Ena Ryan was born in the prosperous Wellington suburb of Kelburn in 1908. In this 1985 interview she leafs through a cookbook produced during the war as a fundraiser for the Red Cross.  The recipes and advertisements reveal the social upheaval the war brought to communities back home, from florists advertising speedy service for last-minute weddings (before men departed overseas) to recipes for cooking for invalids. Some recipes were contributed by the public, and Ena is appalled that one woman named her recipe ‘Verdun buns’, after the horrifingly destructive 1916 Battle of Verdun.


Year: 1914-1918 (Recorded 1985)

Length: 03:57

Credits: Interviewed & Produced by: Jack Perkins

Source: Radio New Zealand Collection, Ngā Taonga Sound & Vision

Catalogue Reference: 18285 Spectrum 511 – Views from under the parasol


People: Ena Ryan, Jack Perkins

Location: Wellington, New Zealand


Image Title: The Red Cross Cookery Book of Tried Recipes. Compiled by Sybil Nathan, 1918.

Image Source: Courtesy of Duncan Galletly


Cooking especially nutritious food for invalids was already a well-established practice in New Zealand and Australian homes before the war, with chapters dedicated to these foods in famous Victorian cookbooks such as Mrs Beeton’s Book of Household Management.

The idea was for a home cook to be able to produce easily digestible, yet highly nutritious, foods which would sustain a patient and nurse them back to health.  Serious illnesses followed by long periods of convalescence were much more common in the years before modern drugs such as antibiotics. Daughters, wives and mothers would be expected to know how to look after a bedridden patient at home, often for many months at a time. Soups, especially plain, high-protein ones like chicken broth or beef tea, were popular, along with home-made jellies (both sweet and savoury), milk desserts such as blancmanges and custards, and egg dishes.

As wounded men started to arrive back in Australia and New Zealand, the need for home-nursing skills increased. In September 1915 the Auckland Education Board advertised special classes in invalid cookery, and the Board’s chairman stated that the class was regarded as so important that no fees would be charged “to the young ladies attending.” (Caring for invalids was seen very much as women’s work.) 

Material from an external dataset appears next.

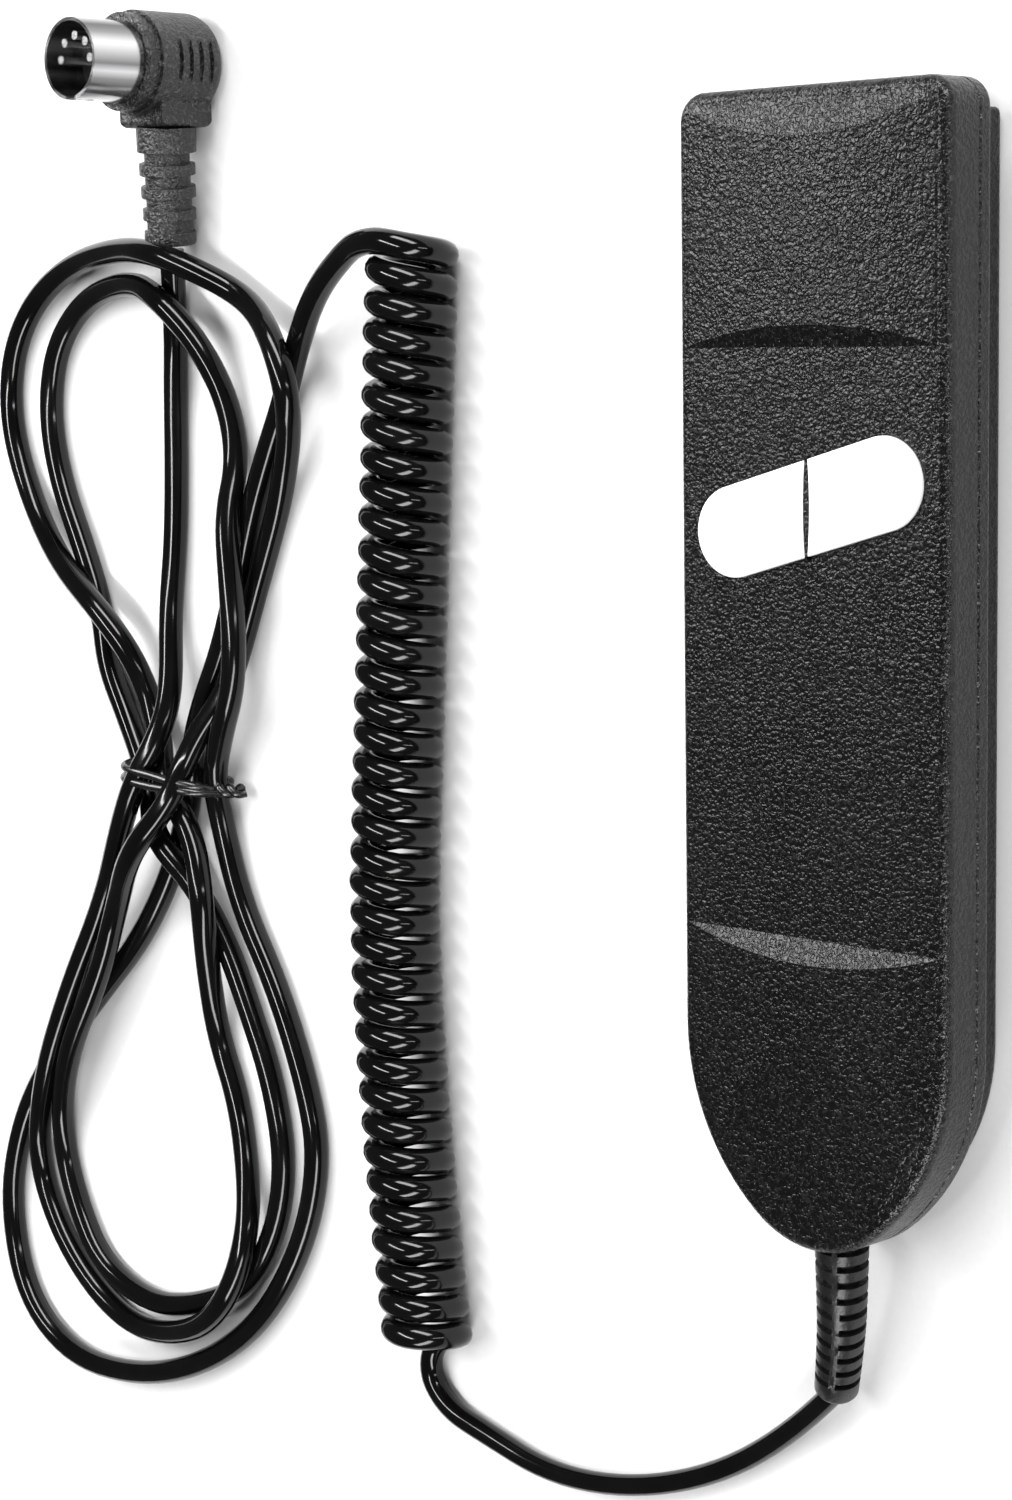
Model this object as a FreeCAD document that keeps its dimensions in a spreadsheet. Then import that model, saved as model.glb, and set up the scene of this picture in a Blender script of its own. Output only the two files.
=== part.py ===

The Education Board added, “A practical knowledge of invalid cookery, desirable at any time, is rendered much more valuable now that so many soldiers are returning invalided from the war.”(1)  

Similar newspaper advertisements for invalid cookery classes were offered in many other locations throughout the war, often by the local technical school or organisations such as the Young Women’s Christian Association (YWCA).